The neighbours probably wouldn’t become friends in normal circumstances nor ours. Mary would be OK (she likes a glass or two) but Sharon and Kenny turn up for the alfresco dining with a bottle of Dr Pepper (which wouldn’t see them invited back to any Whingers’ barbecues) but then they did meet in rehab so we’d have to say “No, no, no”.

If American-lives-going-wonky is an overdone theme there’s still enough to engage. With its barbies, rehab, redundancy, camping trips, copious drinking, conflagrations and neighbourliness Phil saw yet another parallel: a roughed up version of Desperate Housewives.

Rather fun.

*Footnote:  Detroit ran at 1 hour 50 minutes without an interval so there was no chance to call an usher and stop the woman in the third row who was texting throughout the play. It’s pretty dismal the National staff or someone seated near her didn’t seem to do anything about it. Phil felt inspired to take up Mark Shenton’s cudgels but couldn’t locate her after the show. His mistake was searching for someone who looked like Bianca Jagger.


7 Responses to “Review – Detroit, National Theatre”

  1. Jason Says:

    I find myself increasingly in favor of mobile signal blocking technology. But then people would just sit there playing Bejewelled instead.

  2. Ged Ladd Says:

    Daisy and I saw the preview on Saturday. We enjoyed this play very much and largely agree with the “trivial opions” expressed above.

    We also saw and enjoyed Clybourne Park and recognise the similarities. Actually we liked Detroit more. In the “show don’t tell” department, Detroit scores considerably higher. Despite the play’s light comedic veneer, we found ourselves discussing lots of issues afterwards. Hidden depths. Whereas Clybourne Park was perhaps more hidden shallows – it seemed deep but there wasn’t really much there beyond the comedy.

    We were in the third row, but didn’t see the evil texting lady. Anyway, Daisy was unlikely to have noticed as she was so busy throughout the play reading her e-mails…

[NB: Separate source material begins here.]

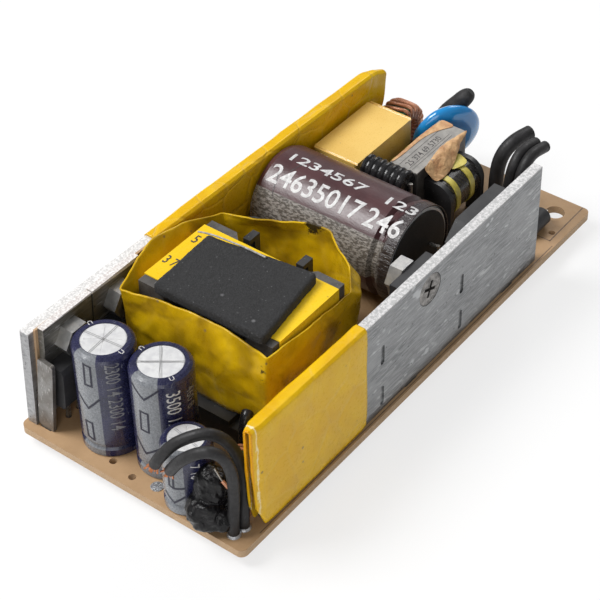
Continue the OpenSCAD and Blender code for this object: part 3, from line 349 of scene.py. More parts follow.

    …I made that last bit up. If Daisy had seen said texting lady, that lady would have learned just what Daisy thinks of irritating audience habits! “Own front room syndrome”, she calls it, as in peoiple think they are still in their own front room so can do or say what they like! Start a campaign, whingers, start a campaign.

  3. ja Says:

    Have tickets for Detroit in June and looking forward to it. In the meantime agree about the evils of texting etc in theatres. Maybe backlit screens can be banned? Mind you, I would love to see power steering banned in all those stupid SUVs to curb yummy mummies from clogging the streets on the school run. Fat chance of that either.

  4. JC Says:

    I attended a Preview & I sitting up in the gods I was totally distracted by the moron in the centre of the 3rd row who constantly playing with her electrical device.I was also upset that no one sorted her out.
    Apart from that I rather enjoyed the play.

  5. Sarah Says:

    I found the play really disappointing and a bit ‘old hat’. all the themes have become a bit overworked and there did not really seem to be any development. It would have made more impact if there had been a bit of ‘normality’ first so that we could get some sense of contrast once the neighbours arrived. Never really made clear why he wanted to be english?? And the uncle arriving at the end seemed a bit sort of stuck on as a device for clearing a few things up. I didn’t realise who he was at first and thought he was someone brought in to view the damage, like a surveyor. so by the time I realised who he was I had missed some of the info he was there to impart! As already mentioned there were echoes of “Desperate Housewives” but less stylish and not very funny. There were only two people in the audience the night I went who laughed very loudly so I wondered if they had been ‘planted’. Would really like to know if anyone else found it disappointing.

    • Peter Phillips Says:

      You’re wrong. The audience at this week’s matinee shriekd with laughter. My wife and I thoroughly enjoyed the play as, I think, nearly all the audience did.

      • Sarah Says:

        I am glad that you and your wife and the audience enjoyed the play but that does not make you ‘right’ and me ‘wrong’, we just each had a different experience and it would have been interesting to hear why you enjoyed it so much.